> [Task details] Find each line in the following listing that has the string "axes", then state the count and nothing else.

> [The input]
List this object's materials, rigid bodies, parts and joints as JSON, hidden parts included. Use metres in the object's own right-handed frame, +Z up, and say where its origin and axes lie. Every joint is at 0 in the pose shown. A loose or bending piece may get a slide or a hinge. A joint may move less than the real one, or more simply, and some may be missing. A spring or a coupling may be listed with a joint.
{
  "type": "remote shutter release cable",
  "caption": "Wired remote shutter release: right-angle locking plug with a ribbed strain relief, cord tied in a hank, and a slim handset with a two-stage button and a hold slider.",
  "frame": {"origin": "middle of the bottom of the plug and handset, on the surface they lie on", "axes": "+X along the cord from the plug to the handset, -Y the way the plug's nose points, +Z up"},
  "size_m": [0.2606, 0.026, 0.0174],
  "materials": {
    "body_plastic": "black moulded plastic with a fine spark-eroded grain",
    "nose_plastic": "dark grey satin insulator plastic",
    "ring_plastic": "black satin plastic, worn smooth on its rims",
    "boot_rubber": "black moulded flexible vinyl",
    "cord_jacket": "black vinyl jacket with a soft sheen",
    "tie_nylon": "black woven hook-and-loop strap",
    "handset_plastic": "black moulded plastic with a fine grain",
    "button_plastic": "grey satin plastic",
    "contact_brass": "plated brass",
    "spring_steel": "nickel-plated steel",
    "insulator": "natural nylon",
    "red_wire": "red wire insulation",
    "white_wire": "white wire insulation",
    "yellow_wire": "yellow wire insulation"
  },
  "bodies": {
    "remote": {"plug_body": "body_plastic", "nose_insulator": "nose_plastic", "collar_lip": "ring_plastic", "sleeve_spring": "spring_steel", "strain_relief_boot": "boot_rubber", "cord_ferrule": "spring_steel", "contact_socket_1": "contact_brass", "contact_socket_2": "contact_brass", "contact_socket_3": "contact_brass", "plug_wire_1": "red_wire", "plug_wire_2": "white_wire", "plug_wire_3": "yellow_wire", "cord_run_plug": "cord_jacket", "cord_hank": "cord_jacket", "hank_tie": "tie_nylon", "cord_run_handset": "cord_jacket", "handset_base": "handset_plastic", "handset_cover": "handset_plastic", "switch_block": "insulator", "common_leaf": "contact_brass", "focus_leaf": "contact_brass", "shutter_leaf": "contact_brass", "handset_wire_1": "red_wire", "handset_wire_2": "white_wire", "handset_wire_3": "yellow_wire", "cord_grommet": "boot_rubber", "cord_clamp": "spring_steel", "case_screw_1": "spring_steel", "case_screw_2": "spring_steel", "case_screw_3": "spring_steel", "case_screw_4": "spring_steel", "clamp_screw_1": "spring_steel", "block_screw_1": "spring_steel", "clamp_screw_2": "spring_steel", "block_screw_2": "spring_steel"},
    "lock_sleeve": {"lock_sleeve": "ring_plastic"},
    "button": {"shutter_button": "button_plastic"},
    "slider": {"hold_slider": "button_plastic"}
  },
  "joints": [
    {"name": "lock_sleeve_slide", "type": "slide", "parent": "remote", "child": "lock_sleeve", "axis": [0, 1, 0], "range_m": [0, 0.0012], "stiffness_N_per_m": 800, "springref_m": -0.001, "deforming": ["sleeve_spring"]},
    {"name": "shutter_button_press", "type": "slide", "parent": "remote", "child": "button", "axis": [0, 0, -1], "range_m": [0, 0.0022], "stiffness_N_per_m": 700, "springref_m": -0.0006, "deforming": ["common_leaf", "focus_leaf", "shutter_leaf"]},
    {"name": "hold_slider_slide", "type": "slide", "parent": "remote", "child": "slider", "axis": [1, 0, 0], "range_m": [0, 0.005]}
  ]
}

==

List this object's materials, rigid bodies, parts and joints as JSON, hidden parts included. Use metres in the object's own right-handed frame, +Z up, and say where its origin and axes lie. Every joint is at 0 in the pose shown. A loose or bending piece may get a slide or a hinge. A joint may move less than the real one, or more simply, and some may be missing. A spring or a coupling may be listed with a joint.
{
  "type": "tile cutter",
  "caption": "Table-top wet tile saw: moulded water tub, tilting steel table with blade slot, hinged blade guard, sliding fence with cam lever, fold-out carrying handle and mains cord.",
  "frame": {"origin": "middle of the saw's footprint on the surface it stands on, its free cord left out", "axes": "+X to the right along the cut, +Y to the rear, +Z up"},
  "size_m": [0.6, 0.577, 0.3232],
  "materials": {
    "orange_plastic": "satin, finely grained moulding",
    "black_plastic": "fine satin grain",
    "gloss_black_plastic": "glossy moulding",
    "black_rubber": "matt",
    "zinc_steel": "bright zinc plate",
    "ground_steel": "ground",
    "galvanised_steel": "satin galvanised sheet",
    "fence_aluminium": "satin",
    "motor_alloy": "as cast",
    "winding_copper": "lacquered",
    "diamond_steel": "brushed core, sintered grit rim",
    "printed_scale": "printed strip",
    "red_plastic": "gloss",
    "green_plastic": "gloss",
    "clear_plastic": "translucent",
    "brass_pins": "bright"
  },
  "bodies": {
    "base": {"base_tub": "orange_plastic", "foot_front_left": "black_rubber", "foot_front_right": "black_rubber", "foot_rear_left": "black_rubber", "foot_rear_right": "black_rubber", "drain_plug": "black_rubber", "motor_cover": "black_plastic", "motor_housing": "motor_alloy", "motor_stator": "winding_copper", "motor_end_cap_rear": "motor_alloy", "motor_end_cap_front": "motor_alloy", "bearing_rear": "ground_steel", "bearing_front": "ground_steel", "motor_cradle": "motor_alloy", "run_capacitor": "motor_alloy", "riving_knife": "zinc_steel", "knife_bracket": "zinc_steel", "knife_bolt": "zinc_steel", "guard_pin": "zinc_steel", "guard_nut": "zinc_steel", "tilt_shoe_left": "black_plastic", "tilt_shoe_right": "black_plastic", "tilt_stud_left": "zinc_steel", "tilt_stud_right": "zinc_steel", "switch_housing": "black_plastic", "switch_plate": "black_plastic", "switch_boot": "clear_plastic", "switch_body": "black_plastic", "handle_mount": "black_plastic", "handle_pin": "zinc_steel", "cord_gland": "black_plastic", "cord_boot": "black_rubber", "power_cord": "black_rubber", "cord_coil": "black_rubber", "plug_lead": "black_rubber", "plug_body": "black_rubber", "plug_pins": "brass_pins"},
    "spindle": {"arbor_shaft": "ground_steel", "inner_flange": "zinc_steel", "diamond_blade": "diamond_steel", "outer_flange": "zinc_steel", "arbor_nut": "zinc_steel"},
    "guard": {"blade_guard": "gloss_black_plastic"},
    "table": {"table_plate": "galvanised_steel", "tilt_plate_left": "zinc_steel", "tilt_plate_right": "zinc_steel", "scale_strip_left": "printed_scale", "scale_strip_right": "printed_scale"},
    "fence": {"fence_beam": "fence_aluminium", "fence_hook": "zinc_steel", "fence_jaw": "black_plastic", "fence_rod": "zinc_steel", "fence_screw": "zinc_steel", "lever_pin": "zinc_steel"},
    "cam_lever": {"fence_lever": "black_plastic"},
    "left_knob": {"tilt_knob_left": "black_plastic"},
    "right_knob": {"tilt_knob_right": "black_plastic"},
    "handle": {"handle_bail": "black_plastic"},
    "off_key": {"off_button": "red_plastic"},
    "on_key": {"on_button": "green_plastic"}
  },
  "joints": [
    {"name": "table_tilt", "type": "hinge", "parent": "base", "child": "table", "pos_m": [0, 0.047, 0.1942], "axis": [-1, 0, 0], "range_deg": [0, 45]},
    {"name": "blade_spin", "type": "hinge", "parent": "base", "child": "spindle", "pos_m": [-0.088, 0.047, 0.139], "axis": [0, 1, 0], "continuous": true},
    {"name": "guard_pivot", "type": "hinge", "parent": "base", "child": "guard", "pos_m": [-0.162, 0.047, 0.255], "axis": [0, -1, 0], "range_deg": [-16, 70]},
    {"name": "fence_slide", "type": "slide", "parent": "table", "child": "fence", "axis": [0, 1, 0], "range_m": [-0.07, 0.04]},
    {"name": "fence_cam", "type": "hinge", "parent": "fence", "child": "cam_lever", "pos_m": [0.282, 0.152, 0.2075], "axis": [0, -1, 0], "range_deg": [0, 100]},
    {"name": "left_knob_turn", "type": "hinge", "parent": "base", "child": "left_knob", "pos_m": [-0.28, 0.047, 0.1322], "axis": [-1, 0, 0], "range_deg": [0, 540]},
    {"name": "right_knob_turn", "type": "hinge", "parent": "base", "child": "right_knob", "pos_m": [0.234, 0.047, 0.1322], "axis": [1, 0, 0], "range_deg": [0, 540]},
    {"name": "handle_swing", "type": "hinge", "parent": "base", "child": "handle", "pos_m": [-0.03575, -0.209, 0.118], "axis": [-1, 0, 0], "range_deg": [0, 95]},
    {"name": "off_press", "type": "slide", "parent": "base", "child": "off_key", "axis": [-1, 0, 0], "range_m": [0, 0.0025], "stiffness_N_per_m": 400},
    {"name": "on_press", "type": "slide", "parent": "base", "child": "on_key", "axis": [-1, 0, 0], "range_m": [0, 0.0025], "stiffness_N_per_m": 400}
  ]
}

> [Task response] 4